= CHALLENGE =
Your task is to copy every line of this material exactly.

= DATA SEGMENT =
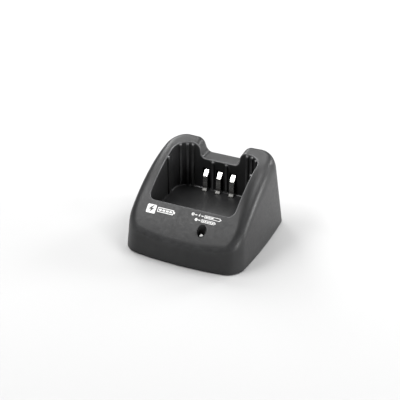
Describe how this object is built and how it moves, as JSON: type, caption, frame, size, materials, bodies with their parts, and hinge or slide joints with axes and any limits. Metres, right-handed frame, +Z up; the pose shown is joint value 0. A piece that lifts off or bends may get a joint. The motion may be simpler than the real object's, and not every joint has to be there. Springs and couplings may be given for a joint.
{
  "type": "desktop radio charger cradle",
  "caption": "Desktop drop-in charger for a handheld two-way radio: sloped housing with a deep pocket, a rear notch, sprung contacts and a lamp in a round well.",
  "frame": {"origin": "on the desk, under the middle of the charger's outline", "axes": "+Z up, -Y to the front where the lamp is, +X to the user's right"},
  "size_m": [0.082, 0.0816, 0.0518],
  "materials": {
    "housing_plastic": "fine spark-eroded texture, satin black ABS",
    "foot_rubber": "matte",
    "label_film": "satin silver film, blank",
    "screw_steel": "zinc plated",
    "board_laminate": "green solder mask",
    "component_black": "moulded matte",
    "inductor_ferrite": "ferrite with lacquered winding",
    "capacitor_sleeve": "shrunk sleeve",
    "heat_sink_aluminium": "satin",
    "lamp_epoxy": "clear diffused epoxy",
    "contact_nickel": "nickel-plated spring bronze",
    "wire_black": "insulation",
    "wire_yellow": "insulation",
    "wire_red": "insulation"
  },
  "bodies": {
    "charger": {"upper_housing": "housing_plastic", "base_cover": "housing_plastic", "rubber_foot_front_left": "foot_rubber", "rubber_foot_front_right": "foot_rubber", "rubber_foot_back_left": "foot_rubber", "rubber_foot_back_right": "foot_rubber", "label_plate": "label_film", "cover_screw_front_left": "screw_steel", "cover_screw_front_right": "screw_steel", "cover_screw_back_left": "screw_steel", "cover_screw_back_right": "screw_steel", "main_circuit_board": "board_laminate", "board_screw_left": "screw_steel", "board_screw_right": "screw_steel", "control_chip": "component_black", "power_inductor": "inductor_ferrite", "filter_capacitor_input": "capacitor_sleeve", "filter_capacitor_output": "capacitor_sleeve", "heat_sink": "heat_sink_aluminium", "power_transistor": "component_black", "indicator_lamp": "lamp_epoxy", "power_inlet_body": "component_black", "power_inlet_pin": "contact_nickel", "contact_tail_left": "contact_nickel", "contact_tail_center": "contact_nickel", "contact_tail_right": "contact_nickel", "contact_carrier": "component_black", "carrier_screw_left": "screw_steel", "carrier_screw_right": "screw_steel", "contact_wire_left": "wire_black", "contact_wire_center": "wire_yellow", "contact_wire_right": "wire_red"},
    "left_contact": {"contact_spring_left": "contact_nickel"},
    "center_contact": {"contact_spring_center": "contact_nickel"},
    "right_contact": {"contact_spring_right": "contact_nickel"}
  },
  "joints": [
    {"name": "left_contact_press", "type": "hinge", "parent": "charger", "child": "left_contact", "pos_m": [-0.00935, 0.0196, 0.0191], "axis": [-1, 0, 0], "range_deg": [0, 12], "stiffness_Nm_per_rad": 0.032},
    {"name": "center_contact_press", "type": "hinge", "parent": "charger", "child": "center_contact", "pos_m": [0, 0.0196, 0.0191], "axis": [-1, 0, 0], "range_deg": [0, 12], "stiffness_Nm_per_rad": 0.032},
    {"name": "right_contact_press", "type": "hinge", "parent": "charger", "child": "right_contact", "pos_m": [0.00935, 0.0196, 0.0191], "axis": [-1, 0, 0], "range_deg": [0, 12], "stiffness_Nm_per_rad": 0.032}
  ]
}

= ANSWER TO THIS TASK =
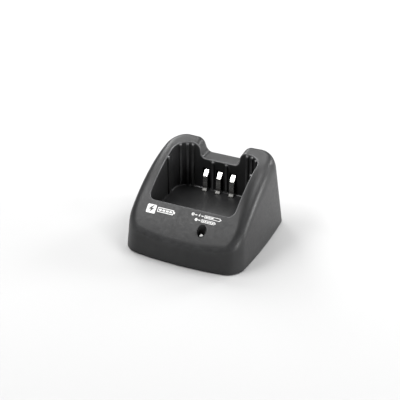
Describe how this object is built and how it moves, as JSON: type, caption, frame, size, materials, bodies with their parts, and hinge or slide joints with axes and any limits. Metres, right-handed frame, +Z up; the pose shown is joint value 0. A piece that lifts off or bends may get a joint. The motion may be simpler than the real object's, and not every joint has to be there. Springs and couplings may be given for a joint.
{
  "type": "desktop radio charger cradle",
  "caption": "Desktop drop-in charger for a handheld two-way radio: sloped housing with a deep pocket, a rear notch, sprung contacts and a lamp in a round well.",
  "frame": {"origin": "on the desk, under the middle of the charger's outline", "axes": "+Z up, -Y to the front where the lamp is, +X to the user's right"},
  "size_m": [0.082, 0.0816, 0.0518],
  "materials": {
    "housing_plastic": "fine spark-eroded texture, satin black ABS",
    "foot_rubber": "matte",
    "label_film": "satin silver film, blank",
    "screw_steel": "zinc plated",
    "board_laminate": "green solder mask",
    "component_black": "moulded matte",
    "inductor_ferrite": "ferrite with lacquered winding",
    "capacitor_sleeve": "shrunk sleeve",
    "heat_sink_aluminium": "satin",
    "lamp_epoxy": "clear diffused epoxy",
    "contact_nickel": "nickel-plated spring bronze",
    "wire_black": "insulation",
    "wire_yellow": "insulation",
    "wire_red": "insulation"
  },
  "bodies": {
    "charger": {"upper_housing": "housing_plastic", "base_cover": "housing_plastic", "rubber_foot_front_left": "foot_rubber", "rubber_foot_front_right": "foot_rubber", "rubber_foot_back_left": "foot_rubber", "rubber_foot_back_right": "foot_rubber", "label_plate": "label_film", "cover_screw_front_left": "screw_steel", "cover_screw_front_right": "screw_steel", "cover_screw_back_left": "screw_steel", "cover_screw_back_right": "screw_steel", "main_circuit_board": "board_laminate", "board_screw_left": "screw_steel", "board_screw_right": "screw_steel", "control_chip": "component_black", "power_inductor": "inductor_ferrite", "filter_capacitor_input": "capacitor_sleeve", "filter_capacitor_output": "capacitor_sleeve", "heat_sink": "heat_sink_aluminium", "power_transistor": "component_black", "indicator_lamp": "lamp_epoxy", "power_inlet_body": "component_black", "power_inlet_pin": "contact_nickel", "contact_tail_left": "contact_nickel", "contact_tail_center": "contact_nickel", "contact_tail_right": "contact_nickel", "contact_carrier": "component_black", "carrier_screw_left": "screw_steel", "carrier_screw_right": "screw_steel", "contact_wire_left": "wire_black", "contact_wire_center": "wire_yellow", "contact_wire_right": "wire_red"},
    "left_contact": {"contact_spring_left": "contact_nickel"},
    "center_contact": {"contact_spring_center": "contact_nickel"},
    "right_contact": {"contact_spring_right": "contact_nickel"}
  },
  "joints": [
    {"name": "left_contact_press", "type": "hinge", "parent": "charger", "child": "left_contact", "pos_m": [-0.00935, 0.0196, 0.0191], "axis": [-1, 0, 0], "range_deg": [0, 12], "stiffness_Nm_per_rad": 0.032},
    {"name": "center_contact_press", "type": "hinge", "parent": "charger", "child": "center_contact", "pos_m": [0, 0.0196, 0.0191], "axis": [-1, 0, 0], "range_deg": [0, 12], "stiffness_Nm_per_rad": 0.032},
    {"name": "right_contact_press", "type": "hinge", "parent": "charger", "child": "right_contact", "pos_m": [0.00935, 0.0196, 0.0191], "axis": [-1, 0, 0], "range_deg": [0, 12], "stiffness_Nm_per_rad": 0.032}
  ]
}